IR: It was what worried me, because the film was very realistic until that point. As long as you accepted the theory as it developed, each thing led to the other quite naturally, and that's where it suddenly took a left turn and went way beyond. I kept on worrying that it might not work. And, going into filming I still thought that it might not work. Now that I've seen it, I think it works, but I won't be able to tell until I've seen it all complete.

RL: What did you have as a contingency plan in case it didn't work?

IR: The reason it stayed, was because we couldn't come up with anything that sounded as good, so we went with it. It's part of the risks of film making.

RL: Do you think that having to be a part of setting up a new special effects facility made your job more difficult?

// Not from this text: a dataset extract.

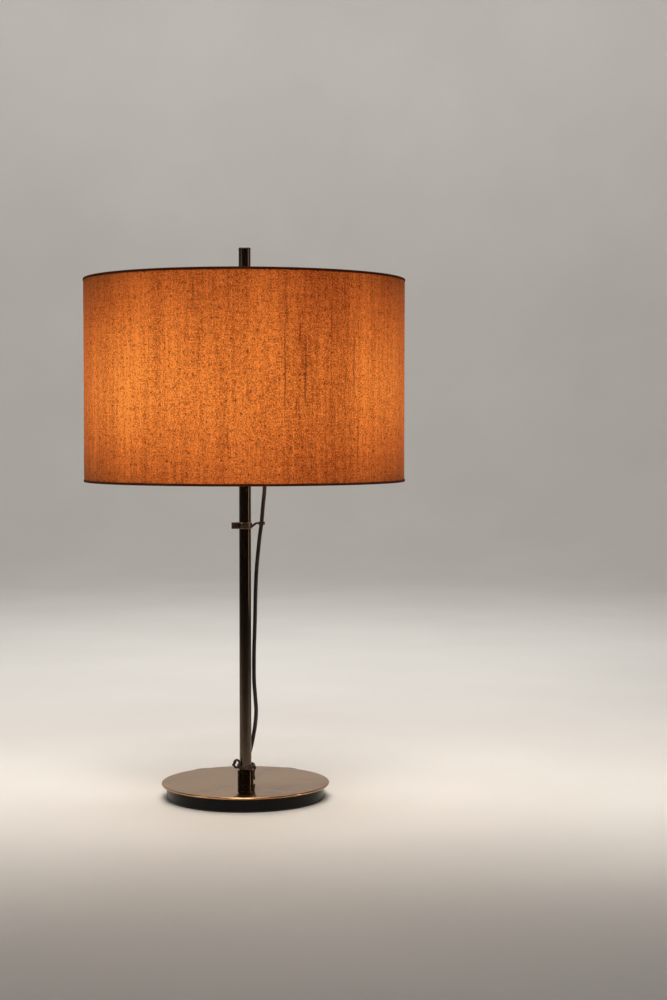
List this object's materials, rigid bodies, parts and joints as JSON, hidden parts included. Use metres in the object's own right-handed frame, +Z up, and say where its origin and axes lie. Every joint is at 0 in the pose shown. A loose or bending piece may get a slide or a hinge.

IR: I think it made Richard Edlund's job more difficult. He had to build a company and get it up to working speed. They've only hit their stride about a month ago, so it put them into a terrible crunch, getting this film ready. For us, it's a problem, because it means we're rushed in terms of getting some of the effects done. There's 195 effects shots in the film at this moment. And, it was more expensive as a result of a lot of it going into the physical set up, as opposed to into the movie itself.

RL: What are you doing about scoring, since the film isn't yet finished?

IR: Elmer Bernstein started looking at footage in December, while we were still filming. We had reels cut together before we finished filming. HE's been working on it, and he's now into it very heavily. He's used to that kind of quick race.

RL: Other than giving yourself more time, are there things you would have done differently if you could have?

IR: No. This is the luckiest and happiest filmming experience I've ever been involved in. It just came together quickly and smoothly, and the filmming was generally a very happy experience. We weren't much over time and budget.

RL: Can you think of any funny incidents while you were filming?

IR: Well, I laughed everyday, that's how I remember it. I was laughing on the set, even when I was the most annoyed. I found many opportunities to laugh. That would be the best way to characterize what the filming was like.